The new tests take much less time away from the classroom than the old paper-and-pencil tests which took a whole week out of the school year, Faust said.

But John Young, a member of the Christina School District board, argued that the new data provide a more accurate picture of the state’s educational shortcomings than the old system which concealed them with higher scores.

“This has merely exposed shocking educational deficits,” he said. “It’s telling the truth after a decade of lying about how good our schools are.”

Young, a former president of the Christina board, said the federal government may have erred in designating Delaware to receive more than $119 million in Race To The Top funding to Delaware because that award was based partly on discredited DSTP data.

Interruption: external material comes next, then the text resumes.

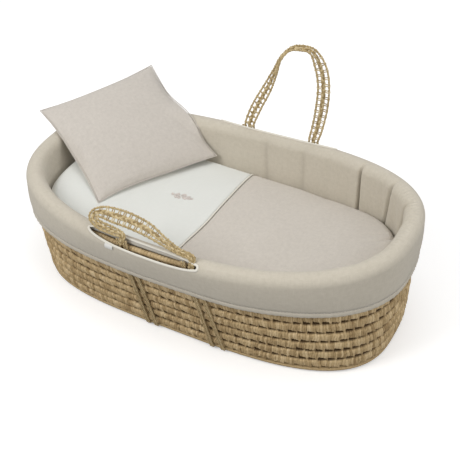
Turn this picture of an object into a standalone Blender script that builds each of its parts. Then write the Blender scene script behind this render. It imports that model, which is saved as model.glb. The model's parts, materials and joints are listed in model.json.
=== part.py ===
"""Moses basket: a woven maize-husk basket with rope handles, a padded fabric liner that rolls over the
rim, a mattress with its cover and sheet, a quilt and a pillow.

Units are metres, +Z is up. The origin is the centre of the flat underside. +X is the foot end, -X the
head end where the pillow lies, -Y the near side and +Y the far side.

A place on the basket is given by its bearing (angle round the basket, from +X towards +Y), its distance
out from the middle of the wall's thickness, and its height. A side is -1 for near and +1 for far.
"""

import math

import bmesh
import bpy
import numpy as np

# ---- driving dimensions ------------------------------------------------------------------------------
# outline
HALF_LENGTH = 0.400  # middle of the wall to the centre, along X, at the rim
HALF_WIDTH = 0.228  # the same along Y
TUCK, NARROW = 0.019, 0.031  # how much shorter and narrower each half of the base is than the rim
FOOT_SHIFT = 0.020  # the lower wall sits this far towards the foot, so the head end leans out
HEAD_POWER, HEAD_ROUNDING = 3.8, 1.2  # superellipse power at the base, and its loss at the rim
FOOT_POWER, FOOT_ROUNDING = 2.9, 0.4
AROUND = 38  # points round the basket
KNOTS = (0.0, 0.5, 0.75, 1.0)  # shares of the wall height between which it is straight

# basket
WALL = 0.0090  # thickness of the woven wall
BASE = 0.0100  # thickness of the woven base
GAP = 0.0003  # clearance between neighbouring pieces
COURSES = 9  # coil courses in the wall, under the rim coil
RIM_COIL = 0.0065  # radius of the rim coil
RIM_LOW = 0.218  # height of the rim coil's centre at mid length
RIM_SLOPE, RIM_BOW = 0.039, 0.13  # its rise with x and with x squared

# liner
ROLL = 0.0201  # outer radius of the padded roll over the rim
FABRIC = 0.0020  # face fabric of the liner
SLOT_HALF_WIDTH = 0.0145  # of a handle slot
SLOTS = (("near", -1, (-0.168, 0.100)), ("far", 1, (-0.116, 0.162)))  # name, side, x of the ends

# ropes and handles
ROPE_W, ROPE_T = 0.0080, 0.0044  # a carry rope as it lies on the wall
STRAP_T = 0.0080  # thickness of a handle strap
PIVOT_Y, PIVOT_Z = 0.2365, 0.2450  # where a handle bends as it leaves the liner
NEAR_ROOTS = (-0.083, 0.066)  # x of the near handle's two roots
FAR_ROOTS = (-0.046, 0.107)

# bedding
BED_X = 0.005  # centre of the bedding
MATTRESS_LOW, MATTRESS_TOP = 0.0124, 0.0900
QUILT_EDGE = 0.1500  # height of the quilt's upper edge at mid length
QUILT_CROWN = 0.0115  # rise of the quilt from its edge to its middle
PIPING_X = -0.0120  # where the quilt's white band meets its plain part
PILLOW_T = 0.058
PILLOW_EDGE_T = 0.0036

# name: base colour, roughness
COLOURS = {
    "husk": ((0.52, 0.40, 0.25, 1), 0.8),
    "rope": ((0.58, 0.46, 0.30, 1), 0.8),
    "face_fabric": ((0.62, 0.57, 0.50, 1), 0.9),
    "backing_fabric": ((0.72, 0.70, 0.66, 1), 0.9),
    "wadding": ((0.90, 0.90, 0.88, 1), 1.0),
    "binding": ((0.84, 0.81, 0.73, 1), 0.85),
    "elastic": ((0.85, 0.85, 0.83, 1), 0.6),
    "label": ((0.88, 0.88, 0.86, 1), 0.7),
    "foam": ((0.88, 0.86, 0.72, 1), 1.0),
    "sheet": ((0.86, 0.86, 0.83, 1), 0.9),
    "quilt_plain": ((0.66, 0.61, 0.54, 1), 0.9),
    "quilt_white": ((0.85, 0.85, 0.81, 1), 0.9),
    "thread": ((0.66, 0.61, 0.55, 1), 0.6),
    "pillow_fabric": ((0.64, 0.59, 0.53, 1), 0.9),
}


# ---- scene helpers -----------------------------------------------------------------------------------
def make_material(name, colour, roughness):
    material = bpy.data.materials.new(name)
    material.use_nodes = True
    shader = material.node_tree.nodes["Principled BSDF"]
    shader.inputs["Base Color"].default_value = colour
    shader.inputs["Roughness"].default_value = roughness
    shader.inputs["Metallic"].default_value = 0.0
    return material


for old in list(bpy.data.objects):
    bpy.data.objects.remove(old, do_unlink=True)

MATERIALS = {name: make_material(name, *look) for name, look in COLOURS.items()}


def make(name, points, faces, colour, parent=None, smooth=40):
    """One closed mesh object with its faces pointing out. smooth is the sharp-edge angle in degrees,
    or 0 for flat shading."""
    mesh = bpy.data.meshes.new(name)
    mesh.from_pydata([tuple(map(float, p)) for p in points], [], [tuple(f) for f in faces])
    work = bmesh.new()
    work.from_mesh(mesh)
    bmesh.ops.recalc_face_normals(work, faces=work.faces)
    if work.calc_volume(signed=True) < 0:
        bmesh.ops.reverse_faces(work, faces=work.faces)
    work.to_mesh(mesh)
    work.free()
    if colour:
        mesh.materials.append(MATERIALS[colour])
    obj = bpy.data.objects.new(name, mesh)
    bpy.context.scene.collection.objects.link(obj)
    if smooth:
        mesh.shade_smooth()
        mesh.set_sharp_from_angle(angle=math.radians(smooth))
    if parent is not None:
        # the mesh is written in world metres, so it is moved back by the parent's place
        mesh.transform(parent.matrix_world.inverted())
        obj.parent = parent
    return obj


def pivot(name, place):
    """An empty on a joint's axis, the parent of what turns or slides there."""
    empty = bpy.data.objects.new(name, None)
    empty.location = place
    bpy.context.scene.collection.objects.link(empty)
    bpy.context.view_layer.update()
    return empty


def boolean(obj, cutter, operation="DIFFERENCE"):
    cutter.hide_render = True
    cutter.display_type = "WIRE"
    modifier = obj.modifiers.new(operation.title(), "BOOLEAN")
    modifier.operation = operation
    modifier.solver = "EXACT"
    modifier.object = cutter
    return obj


# ---- mesh builders -----------------------------------------------------------------------------------
def band(rings, first, second, rising=None):
    """Triangles between two rings. The diagonal runs from the lower ring to the next point of the upper
    one, whichever comes first, so that nested pieces fold along the same lines."""
    count = len(rings[0])
    if rising is None:
        rising = rings[second][:, 2].mean() > rings[first][:, 2].mean()
    faces = []
    for i in range(count):
        n = (i + 1) % count
        a, b, c, d = first * count + i, first * count + n, second * count + n, second * count + i
        faces += [(a, b, c), (a, c, d)] if rising else [(a, b, d), (b, c, d)]
    return faces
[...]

Paul Herdman, president of the Rodel Foundation, a leading advocate of educational reform in Delaware, called the DCAS report “a serious wakeup call” for educators in their drive to prepare students for a much more competitive world.

It’s now much harder for students with only a high-school diploma to make enough money to buy a house or raise a family, and educators have a responsibility to give every student at least a shot at getting a college education, Herdman said.

“Expectations have dramatically risen,” he said.

Herdman said the DCAS tests provide a more accurate picture of educational progress than the old system, and offer a clearer picture of where Delaware students are in relation to students in other states.

“We need to look with our eyes wide open at where we are and what we are going to do about it,” he said.

At the district level, educators have been prepared for the higher standards since the DCAS system was launched, and have worked to communicate that to parents, said Judy Curtis, assistant superintendent of Brandywine School District.

The lower scores, especially at the start of the school year when students have not yet learned much of the curriculum, are to be expected, and do not indicate an educational crisis in the state, Curtis said.

“Is it a sudden call to arms? No, I don’t think so,” she said.

To meet the higher standards, Brandywine and other districts are being helped by the Race To The Top funding which is allowing improvements such as additional professional development for teachers, Curtis said.

The DCAS results also showed wide disparities between racial groups in achievement of proficiency. In reading, whites were up to 28 percentage points higher than African Americans and up to 27 points higher than Hispanic students. The gap between whites and other minorities was much smaller.

In math, the white-black achievement gap ranged by grade from 27 to 31 percent while the gap between whites and Hispanics ranged from about 19 to 22 percent, the DCAS results found.

Students from poor backgrounds often had lower proficiency rates than others, the study found. In Brandywine School District, for example, only 45.3 percent of students classed as of low socioeconomic status met the required standard in reading, compared with 75.6 percent of those from more prosperous backgrounds.

The test results also showed wide variation in proficiency achievement by district. In 10th grade reading, for example, 85.4 percent of students at Sussex Technical School District attained the required standard by the spring test, compared with only 46.3 percent in Seaford. For 10th-grade math, the gap between those two districts was an even wider 51 percentage points.

Because of the higher standards in the new testing system, Delaware has applied to the U.S. Department of Education to reset interim standards – known as Annual Measurable Objective -- it must meet on the way to achieving proficiency in reading and math for all students by 2013-14, as required by the federal No Child Left Behind law.

The reset, which has been granted to eight other states, allows extra time for teachers to prepare students to meet the new core-subject standards but does not alter the end goal, Delaware officials said.

The state submitted the request because of the new standards which “raise the bar for what level of mastery is considered proficient,” the state Department of Education said.